Labor-migration concern
The overseas labor system looks at worker documentation, protection, and lawful deployment.
A permanent resident’s strongest argument is usually addressed to both at once:
“I am not being deployed as an OFW. I am returning to my country of lawful permanent residence.”
That framing aligns immigration and labor logic better than arguing solely from employment.
XIV. Special cases that complicate the answer
1. Permanent residency is approved but card or documentary proof is pending
If the person’s resident status is real but documentary proof is incomplete, airport issues can arise. In legal terms the person may have the status, but in practice the traveler still needs acceptable proof.
2. The person is a temporary resident, not a permanent resident
A work visa, open work permit, dependent visa, or temporary residence is not always the same as permanent residency. The stronger exemption argument applies where the person is truly a legal resident in the more stable immigration sense.
3. The person resides abroad permanently but lacks formal permanent resident status
Long actual residence is not always enough. Documentary legal residence matters.
4. The person enters the host country using a resident visa but has a new employer and no prior Philippine processing
If the traveler is already a lawful resident there, the lack of Philippine worker deployment processing does not necessarily create an OEC requirement. But documentary consistency becomes even more important.

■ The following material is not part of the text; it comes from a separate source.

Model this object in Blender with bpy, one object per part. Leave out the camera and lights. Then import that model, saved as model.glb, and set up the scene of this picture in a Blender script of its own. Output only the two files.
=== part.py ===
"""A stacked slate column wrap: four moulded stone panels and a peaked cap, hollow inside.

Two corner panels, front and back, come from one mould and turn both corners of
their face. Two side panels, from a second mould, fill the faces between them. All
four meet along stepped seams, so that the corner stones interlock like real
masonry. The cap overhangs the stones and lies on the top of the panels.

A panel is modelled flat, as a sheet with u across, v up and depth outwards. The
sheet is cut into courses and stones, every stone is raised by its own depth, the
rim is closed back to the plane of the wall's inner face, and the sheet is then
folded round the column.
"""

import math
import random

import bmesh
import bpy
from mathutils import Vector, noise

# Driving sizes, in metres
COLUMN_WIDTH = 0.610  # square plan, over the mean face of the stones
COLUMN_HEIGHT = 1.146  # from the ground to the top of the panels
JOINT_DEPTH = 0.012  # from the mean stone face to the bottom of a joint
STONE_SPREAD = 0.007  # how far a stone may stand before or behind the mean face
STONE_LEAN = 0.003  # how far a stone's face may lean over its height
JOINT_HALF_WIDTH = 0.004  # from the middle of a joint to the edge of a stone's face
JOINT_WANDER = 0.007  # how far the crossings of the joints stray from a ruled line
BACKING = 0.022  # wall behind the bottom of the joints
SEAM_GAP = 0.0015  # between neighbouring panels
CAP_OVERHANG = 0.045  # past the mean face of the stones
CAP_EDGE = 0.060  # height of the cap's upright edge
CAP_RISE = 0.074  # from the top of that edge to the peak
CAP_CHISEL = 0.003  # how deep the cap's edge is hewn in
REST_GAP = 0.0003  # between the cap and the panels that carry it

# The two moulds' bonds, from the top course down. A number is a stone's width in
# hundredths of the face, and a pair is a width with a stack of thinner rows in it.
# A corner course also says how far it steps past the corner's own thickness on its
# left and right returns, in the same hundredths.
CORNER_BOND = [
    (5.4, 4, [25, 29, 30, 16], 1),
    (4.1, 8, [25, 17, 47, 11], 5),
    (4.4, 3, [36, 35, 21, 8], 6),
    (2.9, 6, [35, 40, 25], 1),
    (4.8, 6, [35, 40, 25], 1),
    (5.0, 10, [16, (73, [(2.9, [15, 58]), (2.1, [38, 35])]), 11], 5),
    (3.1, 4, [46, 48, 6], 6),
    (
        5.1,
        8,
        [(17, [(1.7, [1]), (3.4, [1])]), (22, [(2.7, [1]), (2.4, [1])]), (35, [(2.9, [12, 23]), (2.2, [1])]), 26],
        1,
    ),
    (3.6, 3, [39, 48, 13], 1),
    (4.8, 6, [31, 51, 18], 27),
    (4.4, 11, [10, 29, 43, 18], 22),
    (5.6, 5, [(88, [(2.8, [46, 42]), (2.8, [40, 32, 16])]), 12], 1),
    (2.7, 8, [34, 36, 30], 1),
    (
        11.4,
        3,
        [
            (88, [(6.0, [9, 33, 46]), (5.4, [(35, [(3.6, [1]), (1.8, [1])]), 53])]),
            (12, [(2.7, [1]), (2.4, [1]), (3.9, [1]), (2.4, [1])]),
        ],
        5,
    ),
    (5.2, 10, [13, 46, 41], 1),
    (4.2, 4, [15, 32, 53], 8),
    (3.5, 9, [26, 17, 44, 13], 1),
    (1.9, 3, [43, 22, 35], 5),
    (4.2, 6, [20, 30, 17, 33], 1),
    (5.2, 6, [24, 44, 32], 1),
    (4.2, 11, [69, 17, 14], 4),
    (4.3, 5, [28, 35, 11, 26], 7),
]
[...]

5. The person left the Philippines as a tourist and later adjusted status abroad
Once lawful permanent residence is later obtained, the return trip from the Philippines is generally best treated as a return of a resident abroad, not as a fresh OFW deployment. But historical irregularities may still cause questioning.

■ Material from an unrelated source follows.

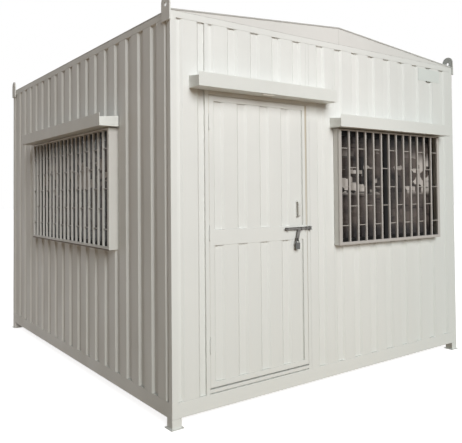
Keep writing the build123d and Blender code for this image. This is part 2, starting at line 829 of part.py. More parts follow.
# Canopies
door_canopy = canopy(
    front,
    door_canopy_start,
    door_canopy_width,
    door_canopy_depth,
    door_frame_top,
    door_canopy_fascia,
    door_canopy_end,
)
write_piece(door_canopy, "door_canopy")
window_canopy_bottom = window_top + window_canopy_gap
front_window_canopy = canopy(
    front,
    front_canopy_start,
    front_canopy_width,
    front_canopy_depth,
    window_canopy_bottom,
    window_canopy_fascia,
    window_canopy_end,
)
write_piece(front_window_canopy, "front_window_canopy")
left_window_canopy = canopy(
    left,
    left_canopy_start,
    left_canopy_width,
    left_canopy_depth,
    window_canopy_bottom,
    window_canopy_fascia,
    window_canopy_end,
)
write_piece(left_window_canopy, "left_window_canopy")
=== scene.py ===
import json
import math

import bmesh
import bpy
from mathutils import Matrix, Vector


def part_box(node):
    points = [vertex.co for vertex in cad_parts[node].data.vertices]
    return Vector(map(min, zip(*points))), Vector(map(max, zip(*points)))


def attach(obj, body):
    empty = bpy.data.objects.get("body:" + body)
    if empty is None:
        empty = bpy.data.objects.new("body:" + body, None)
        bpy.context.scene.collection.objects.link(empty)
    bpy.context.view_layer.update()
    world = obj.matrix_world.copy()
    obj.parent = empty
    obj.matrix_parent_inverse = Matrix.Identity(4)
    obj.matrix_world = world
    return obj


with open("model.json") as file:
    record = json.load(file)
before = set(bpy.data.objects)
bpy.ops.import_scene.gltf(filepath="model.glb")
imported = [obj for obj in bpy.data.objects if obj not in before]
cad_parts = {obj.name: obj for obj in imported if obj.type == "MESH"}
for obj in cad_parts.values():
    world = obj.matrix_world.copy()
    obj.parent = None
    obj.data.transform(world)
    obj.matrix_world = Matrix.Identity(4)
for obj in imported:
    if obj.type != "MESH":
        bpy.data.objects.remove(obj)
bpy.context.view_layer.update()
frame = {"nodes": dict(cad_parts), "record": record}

MM = 0.001

# Heights and faces of the shell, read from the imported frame
post_low, post_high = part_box("corner_posts")
WEST, SOUTH = post_low.x, post_low.y
EAST, NORTH = post_high.x, post_high.y
RAIL_TOP = post_high.z
RAIL_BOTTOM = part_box("end_top_rails")[0].z
BEAM_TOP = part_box("floor_deck")[1].z
BEAM_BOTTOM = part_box("end_base_beams")[0].z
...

XV. The strongest legal argument for “No OEC needed”
The strongest legal argument is built on three points:
First
The OEC is a device for overseas employment deployment and documented OFW return-to-work processing.
Second
A Filipino with permanent residency abroad is a legal resident of the host state.
Third
A Filipino who is a legal resident of the host state no longer sits comfortably within the statutory concept of an OFW as a person working in a country where he or she is not a legal resident.
From those premises, the conclusion follows:
A Filipino permanent resident abroad generally should not need to renew or secure an OEC merely to return to the country of lawful permanent residence.
XVI. The strongest caution against an overbroad “No” answer
Even so, saying a flat “No, never” would be too broad.
Why? Because legal rights and practical travel outcomes are not always identical. Problems still happen when:
- records still reflect active OFW status;
- the traveler lacks clear proof of permanent residence;
- the traveler’s documents suggest labor deployment rather than resident return;
- the traveler seeks OFW-specific treatment while denying OFW classification;
- administrative systems have not caught up with the person’s changed status.
So the sound answer is:
As a matter of legal principle, permanent residents generally do not need OEC as returning residents. As a matter of practice, they should be ready to prove resident status and deal with any legacy OFW records.
XVII. A useful way to test the issue
Ask these questions in order:
1. Do you already have lawful permanent resident or immigrant status abroad?
If yes, that strongly supports the view that OEC is not needed.
2. Are you leaving the Philippines to return to the place where you are a legal resident?
If yes, that also supports non-requirement of OEC.
3. Are you instead being newly deployed, re-deployed, or processed as a worker under Philippine overseas employment rules?
If yes, OEC-related requirements may still arise.
4. Are your documents consistent with your claimed status?
If no, airport or administrative issues can happen regardless of the legal theory.
5. Are you claiming OFW-specific exemptions and benefits?
If yes, expect closer scrutiny of whether you are actually traveling as an OFW.
XVIII. Does the person need to “renew” the old OEC after becoming a permanent resident?
Usually, the better answer is no. Once the person’s legal status has shifted from temporary overseas worker to permanent resident abroad, the old OFW/OEC framework generally ceases to be the proper basis of departure.
The person should instead travel on the strength of:
- valid Philippine passport;
- permanent resident or immigrant documentation abroad;
- any required re-entry permit or residence return documentation.
The issue is therefore not “renewing” an old OEC as a matter of routine, but recognizing that the traveler’s legal category has changed.
XIX. Bottom line
The most defensible Philippine-law answer is this:
A Filipino who has acquired permanent residency abroad generally does not need to renew or obtain an OEC when leaving the Philippines as a permanent resident returning to the country of lawful residence.
That is because the OEC is tied to overseas employment deployment and OFW processing, while permanent residency places the traveler in a different legal category.
But this answer comes with important qualifications:
- if the person is still being processed or recorded as an OFW, OEC-related issues may still surface;
- if documentary proof of permanent residency is weak or incomplete, practical problems may arise;
- if the person wants OFW-specific benefits, the government may examine whether OFW classification is still being claimed;
- if the traveler is departing in an employment-processing capacity rather than as a resident returning home abroad, different rules may apply.
XX. Final legal conclusion
In Philippine context, permanent residency abroad is the strongest ground for saying that OEC is no longer required, because the traveler is no longer simply an overseas worker in a country where he or she lacks legal residence. The more accurate legal characterization is that the person is an immigrant or permanent resident returning to the place of residence, not an OFW being deployed.
So the proper answer to the question—
Do overseas workers with permanent residency still need to renew OEC?
—is:
Generally, no. Not if they are already lawful permanent residents abroad and are departing the Philippines in that capacity. But they must be able to prove that resident status, and legacy OFW records or claims to OFW-specific benefits can still complicate the situation.